Software suppliers can no longer throw a DVD in the mail and collect revenue. Software comes hand in hand with services that enable developers to maximise their investment. Training, consulting and on site technical support are just a few of the expected capabilities that successful software vendors must perform well.
Many software developers have little or no exposure to the end users of their products. A single day visit with users to see how they use the product, their complaints and desires, will surely change the way a software developer works forever.
On site visits must be a regular event for any successful software developer. If the developer is a 'super nerd' who breaks out in hives at the prospect of leaving the comfort of their cubicle (we have some people like that), don't fret – just pair the developer up with a field engineer and let the developer quietly observe.

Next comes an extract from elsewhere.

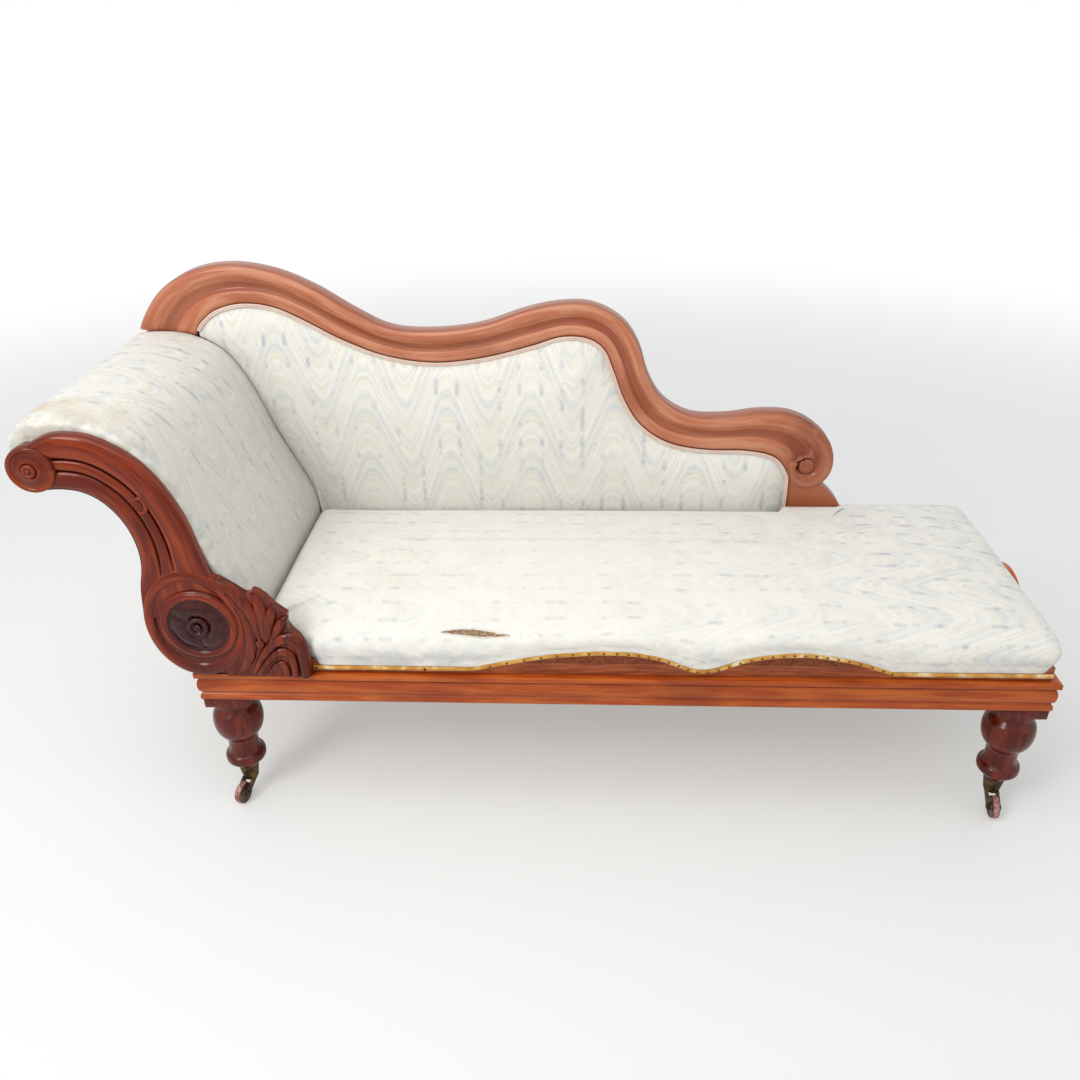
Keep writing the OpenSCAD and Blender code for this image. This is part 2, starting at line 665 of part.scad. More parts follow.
// Padded back: bounded by the crest above, the arm at the left and the frame below
panel_gap = 0.6;
panel_low = rail_top + over;
panel_x0 = back_x + 0.089 * back_l;
panel_top = [for (p = crest_inner) if (p[0] > panel_x0) [p[0], p[1] - panel_gap]];
panel_left = concat([for (p = arm_layer(-panel_gap)) if (p[0] > 1.1 * roll_c[0] && p[1] > rail_top) p],
    [[arm_foot_x + 2 * panel_gap, panel_low]]);
panel_sill = concat([for (p = panel_left) if (p[0] > panel_x0 - over) p],
    [[arm_foot_x + over, panel_low], [frame_l, panel_low]]);
panel_end = len(panel_top) - 2;
function sill(x) = lookup(x, sorted_sill);
sorted_sill = [for (i = [0:len(panel_sill) - 1])
    if (i == 0 || panel_sill[i][0] > max([for (k = [0:i - 1]) panel_sill[k][0]])) panel_sill[i]];
crown_shares = [0, 0.07, 0.24, 0.5, 0.76, 0.93, 1];
least_share = 0.1;
rest_y = cove_y - 2 * gap - web_t;

// The panel stays flat for the width of the gimp, then rises to its crown
function steepness(i) =
    let (d = panel_top[min(i + 1, panel_end)] - panel_top[max(i - 1, 0)]) norm(d) / abs(d[0]);
function margin_share(i) = min(0.3,
    (gimp_w + gap) * steepness(i) / (panel_top[i][1] - sill(panel_top[i][0])));
function crown_at(i, t) = back_crown * (1 - pow(2 * t - 1, 4))
    * min(1, (i + 0.5) / 5, (panel_end - i + 0.5) / 4);
function panel_point(i, u, y) = [panel_top[i][0], y, mix(sill(panel_top[i][0]), panel_top[i][1], u)];
function panel_curve(i, inset, y) = [
    for (t = crown_shares)
        panel_point(i, mix(margin_share(i), 1 - margin_share(i), t),
            y - gap / 4 - max(crown_at(i, t) - inset, crown_at(i, t) * least_share))];
cover_t = 9;
cover_y = back_y + gap;
cover_back_y = cover_y + cover_t * 0.3;

module back_cover() color(fabric) place()
    skin([for (i = [0:panel_end])
        concat([panel_point(i, 0, cover_y)], panel_curve(i, 0, cover_y), [panel_point(i, 1, cover_y)],
            [panel_point(i, 1, cover_back_y)], reversed(panel_curve(i, cover_t, cover_back_y)),
            [panel_point(i, 0, cover_back_y)])], band = true);

module back_stuffing() color(hair) place()
    skin([for (i = [4:panel_end - 4])
        let (q = panel_curve(i, cover_t, cover_back_y + gap), n = len(q) - 1)
            concat(q, [[q[0][0], rest_y, q[n][2]], [q[0][0], rest_y, q[0][2]]])], other_way = true);

module panel_sheet(y0, y1) {
    board(concat([for (i = [0:panel_end]) panel_top[i]],
        [for (i = [panel_end:-1:0]) [panel_top[i][0], sill(panel_top[i][0])]]), y0, y1);
}

strap_w = 50;
strap_shares = [0.2, 0.32, 0.44, 0.56, 0.68, 0.82];

module back_webbing() color(hessian) place() intersection() {
    panel_sheet(cove_y - gap - web_t, cove_y - gap);
    union() {
        for (s = strap_shares)
            span([back_x + s * back_l - strap_w / 2, 0, rail_top],
                [back_x + s * back_l + strap_w / 2, frame_d, back_top]);
        for (s = [0.22, 0.45])
            span([back_x, 0, mix(rail_top, back_top, s) - strap_w / 2],
                [frame_l, frame_d, mix(rail_top, back_top, s) + strap_w / 2]);
    }
}

stay_w = 40;
stay_t = 32;
stay_shares = [0.4, 0.66];
back_rail_h = 50;

module stay_cut() crest_ribbon(0, 1, back_y - over, frame_d + over);

module back_stays() color(raw_wood) place() difference() {
    for (s = stay_shares)
        span([back_x + s * back_l - stay_w / 2, cove_y, rail_top + back_rail_h + gap],
            [back_x + s * back_l + stay_w / 2, cove_y + stay_t, back_top]);
    stay_cut();
    board(concat(crest_outer, [[crest_foot_x, 2 * back_top], [-2 * arm_reach, 2 * back_top]]),
        back_y - over, frame_d + over);
}

module back_bottom_rail() color(raw_wood) place()
    span([arm_side_x - crest_relief + gap, cove_y, rail_top + gap],
        [crest_line([foot_shares[2]])[0][0] - gap, cove_y + stay_t, rail_top + back_rail_h]);

module back_outside() color(fabric) place()
    panel_sheet(cove_y + stay_t + gap, cove_y + stay_t + gap + cloth_t);

// Gimp along the inner edge of the crest
gimp_t = 4;
gimp_line = [for (p = crest_inner) if (p[0] > panel_x0) p];

module back_gimp() color(fabric) place()
    board(concat(beside(gimp_line, -panel_gap), reversed(beside(gimp_line, -gimp_w))),
        back_y - gimp_t, back_y);

// Seat: webbing under the rails, springs, hessian, horsehair and the padded cover
web_z = rail_z - web_t;
strap_rows = 4;
strap_columns = 11;
web_x0 = 2 * block_in + block_w + strap_w / 2;
web_y0 = mould_t + rail_t / 2;

module seat_webbing() color(hessian) place() {
    for (i = [0:strap_columns - 1])
        let (x = mix(web_x0, frame_l - web_x0, i / (strap_columns - 1)))
            span([x - strap_w / 2, web_y0, web_z - gap], [x + strap_w / 2, frame_d - web_y0, rail_z - gap]);
    for (i = [0:strap_rows - 1])
        let (y = mix(web_x0, frame_d - web_x0, i / (strap_rows - 1)))
            span([web_y0, y - strap_w / 2, web_z - gap],
                [frame_l - web_y0, y + strap_w / 2, rail_z - gap]);
}

seat_x0 = arm_side_x + gap;
tray_in = 22;
tray_slope_share = 0.8;
spring_rise = 26;
spring_top = rail_top + spring_rise;
spring_columns = 8;
spring_rows = 3;
spring_wall = 4;
spring_waist_share = 0.62;
spring_x0 = seat_x0 + tray_in + spring_r;
spring_x1 = foot_x - rail_t - 0.6 * brace_w - spring_r;
spring_y0 = mould_t + tray_in + tray_slope_share * spring_rise + spring_wall + spring_r;
spring_y1 = back_y - 1.5 * back_crown - spring_r;
function spring_x(i) = mix(spring_x0, spring_x1, i / (spring_columns - 1));
function spring_y(i) = mix(spring_y0, spring_y1, i / (spring_rows - 1));

module spring() rotate_extrude($fn = 32) polygon([[spring_r - spring_wall, 0], [spring_r, 0],
    [spring_r * spring_waist_share, (spring_top - rail_z) / 2], [spring_r, spring_top - rail_z],
    [spring_r - spring_wall, spring_top - rail_z],
    [spring_r * spring_waist_share - spring_wall, (spring_top - rail_z) / 2]]);

module seat_springs() color(brass) place()
    for (i = [0:spring_columns - 1], row = [0:spring_rows - 1])
        translate([spring_x(i), spring_y(row), rail_z]) spring();

// Levels of the seat's soft edge and crown, as shares of its height and of half its depth
seat_out = 6;
corner_r = 22;
seat_level_shares = [0, 0.12, 0.3, 0.45, 0.58, 0.7, 0.8, 0.9, 0.97, 1];
seat_inset_shares = [0.023, 0.019, 0.004, 0, 0.015, 0.06, 0.16, 0.36, 0.63, 0.88];
skirt_low = mould_top + skirt_z;
half_d = frame_d / 2;

function plan_ring(x0, x1, y0, y1, r, z) = [
    for (turn = [0:3], a = [0:15:90])
        let (x = turn == 0 || turn == 3 ? x1 - r : x0 + r, y = turn < 2 ? y1 - r : y0 + r)
            [x + r * cos(90 * turn + a), y + r * sin(90 * turn + a), z]];
function seat_ring(level, inset) =
    let (y0 = mould_t - skirt_t - seat_out + inset, y1 = frame_d - inset)
        plan_ring(0, foot_x + skirt_t + seat_out - inset, y0, y1,
            min(corner_r + inset / 2, (y1 - y0) * 0.46), mix(skirt_low, seat_top, level));
function tray_ring(grow, z) =
    let (inset = tray_in + tray_slope_share * (z - rail_top) - grow)
        plan_ring(seat_x0 - corner_r, foot_x - inset, mould_t + inset, back_y + back_crown / 2 - inset,
            corner_r, z);

hessian_t = 1.5;
tray_top = spring_top + gap;
hair_top = mix(tray_top, seat_top, 0.55);

module tray(grow, z0, z1) intersection() {
    skin([tray_ring(grow, z0), tray_ring(grow, z1)]);
    span([seat_x0 + gap, 0, 0], [frame_l, frame_d, 2 * seat_top]);
}

module seat_hessian() color(hessian) place() difference() {
    tray(0, rail_top + gap, tray_top + hessian_t);
    tray(-hessian_t, rail_top - gap, tray_top);
}

module seat_stuffing() color(hair) place() difference() {
    tray(2, rail_top + gap, hair_top);
    tray(gap, rail_top - over, tray_top + hessian_t + gap);
}

// Lower edge of the cover along the front rail, with its two lifted scallops
scallop_shares = [[0.33, 0], [0.41, 0.72], [0.49, 1], [0.545, 0.72], [0.596, 0], [0.65, 0.72],
    [0.704, 1], [0.76, 0.72], [0.814, 0]];
edge_line = concat([[0, skirt_low]],
    smooth(spread(scallop_shares, [0, skirt_low], [frame_l, scallop_h]), 3),
    [[foot_x + skirt_t, skirt_low]]);

module rail_block() span([mould_t - gap, mould_t - gap, rail_z],
    [foot_x + gap, frame_d + over, rail_top + gap]);

module back_notch() {
    span([0, back_y - back_crown - gap, rail_z], [panel_top[panel_end][0] + gap, 2 * frame_d, back_top]);
    span([0, back_y - gap, rail_z], [crest_foot_x + gap, 2 * frame_d, back_top]);
}

module seat_cover() color(fabric) place() difference() {
    skin([for (i = [0:len(seat_level_shares) - 1])
        seat_ring(seat_level_shares[i], half_d * seat_inset_shares[i])]);
    rail_block();
    tray(2 + gap, rail_top - over, hair_top + gap);
    back_notch();
    span([-over, -frame_d, 0], [seat_x0, 2 * frame_d, back_top]);
    span([-over, -frame_d, 0], [facing_w * 0.99, mould_t, 2 * seat_top]);
    board(concat([[-over, skirt_low - over]], [for (p = edge_line) [p[0], p[1] + tape_w + gap]],
        [[foot_x + skirt_t, skirt_low - over]]), -over, mould_t);
    span([foot_x, -over, rail_z], [frame_l, frame_d + over, skirt_low + tape_w + gap]);
    foot_arch(gap, over);
}

// Ochre tape along that edge and along the foot rail
tape_t = 1.5;
tape_x0 = facing_w;
tape_line = concat([[tape_x0, skirt_low]], [for (p = edge_line) if (p[0] > tape_x0 && p[0] < foot_x) p],
    [[foot_x + gap + tape_t, skirt_low]]);

module seat_tape() color(ochre) place() difference() {
    union() {
        board(concat(tape_line, reversed([for (p = tape_line) [p[0], p[1] + tape_w]])),
            mould_t - gap - tape_t, mould_t - gap);
        span([foot_x + gap, mould_t - gap - tape_t, skirt_low],
            [foot_x + gap + tape_t, frame_d, skirt_low + tape_w]);
    }
    foot_arch(gap, over);
}

tack_r = 2.6;
tack_h = 1.2;
tack_every = 2;
tack_line = smooth(concat([[tape_x0 + tape_w / 2, skirt_low]],
    [for (p = tape_line) if (p[0] > tape_x0 && p[0] < foot_x) p]), 3);

module seat_tacks() color(dark_wood) place()
    for (i = [0:tack_every:len(tack_line) - tack_every])
        translate([tack_line[i][0], mould_t - gap - tape_t, tack_line[i][1] + tape_w / 2])
            rotate([90, 0, 0]) cylinder(h = tack_h, r = tack_r, $fn = 16);

// Bottoming cloth tacked under the rails, cut round the leg blocks
cloth_in = 6;
cloth_cut = block_in + block_w + gap;

module bottom_cloth() color(hessian) place() difference() {
    span([mould_t + cloth_in, mould_t + cloth_in, web_z - 2 * gap - cloth_t],
        [foot_x - cloth_in, frame_d - cloth_in, web_z - 2 * gap]);
    for (site = leg_sites)
        span([site[0] - block_w / 2 - gap, site[1] - block_w / 2 - gap, 0],
            [site[0] + block_w / 2 + gap, site[1] + block_w / 2 + gap, rail_z]);
}

front_rail();
back_rail();
head_rail();
foot_rail();
corner_blocks();
spring_bars();
front_moulding();
foot_moulding();
head_moulding();
foot_crest();
leg_front_left();
leg_front_right();
leg_back_left();
leg_back_right();
cup_front_left();
cup_front_right();
cup_back_left();
cup_back_right();
horn_front_left();
horn_front_right();
horn_back_left();
horn_back_right();
axle_front_left();
axle_front_right();
axle_back_left();
axle_back_right();
wheel_front_left();
wheel_front_right();
wheel_back_left();
wheel_back_right();
arm_facing();
arm_patera();
arm_roundel();
arm_leaf();
arm_front_post();
arm_back_post();
arm_top_rail();
arm_mid_rail();
arm_low_rail();
arm_webbing();
arm_stuffing();
arm_cover();
arm_outside();
crest_rail();
back_stays();
back_bottom_rail();
back_webbing();
back_stuffing();
back_cover();
back_outside();
back_gimp();
seat_webbing();
seat_springs();
seat_hessian();
seat_stuffing();
seat_cover();
seat_tape();
seat_tacks();
bottom_cloth();
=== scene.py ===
import math

import bmesh
import bpy
from mathutils import Matrix, Vector, kdtree, noise
from mathutils.bvhtree import BVHTree


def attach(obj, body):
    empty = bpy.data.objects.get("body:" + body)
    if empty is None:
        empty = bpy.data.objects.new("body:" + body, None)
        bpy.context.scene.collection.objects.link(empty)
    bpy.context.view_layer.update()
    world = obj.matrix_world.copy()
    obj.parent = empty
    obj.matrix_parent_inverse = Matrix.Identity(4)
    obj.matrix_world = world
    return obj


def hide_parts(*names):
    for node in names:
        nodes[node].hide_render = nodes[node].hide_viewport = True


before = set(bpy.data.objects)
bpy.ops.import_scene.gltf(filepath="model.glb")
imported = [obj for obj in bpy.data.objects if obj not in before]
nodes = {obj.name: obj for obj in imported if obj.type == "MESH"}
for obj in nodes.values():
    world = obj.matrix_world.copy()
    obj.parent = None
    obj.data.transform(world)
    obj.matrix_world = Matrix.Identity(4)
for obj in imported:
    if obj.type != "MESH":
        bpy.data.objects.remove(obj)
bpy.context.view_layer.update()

# The room: a pale floor and a white background, with soft light from above and from the front left.
# The camera stands where the photographer stood, in front of the couch and above it.


corner_x, corner_y = 646, 257.5


def at(x, y, z):
    """A point measured in millimetres from the seat frame's left front corner, as the frame's metres."""
    return Vector(((x - corner_x) / 1000, (y - corner_y) / 1000, z / 1000))


def measured(p):
    """A point of the frame, measured in millimetres from the seat frame's left front corner."""
    return p.x * 1000 + corner_x, p.y * 1000 + corner_y, p.z * 1000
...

The user's actions will speak volumes.
Talent
Most of the preceding goals cannot be met with the average engineering staff. Successful software companies must find a formula for attracting and retaining the most productive engineers in their industry. In this economy, software suppliers can afford to be picky. And engineers must obtain skills that will prevent their function from being outsourced.
Many of the keys to corporate success also translate into developer value. If a developer becomes a leading expert in open standards, developing secure software, and is highly appreciated and respected by your customers, this employee will make your company soar. You must keep these engineers challenged and motivated. It is my belief that a top software developer can be ten times more productive than the average.
Top performers are a bargain because you don't need to pay them ten times more, yet they routinely perform feats that can't be reproduced by others. Make sure you get a lot more of the best engineers than your competition.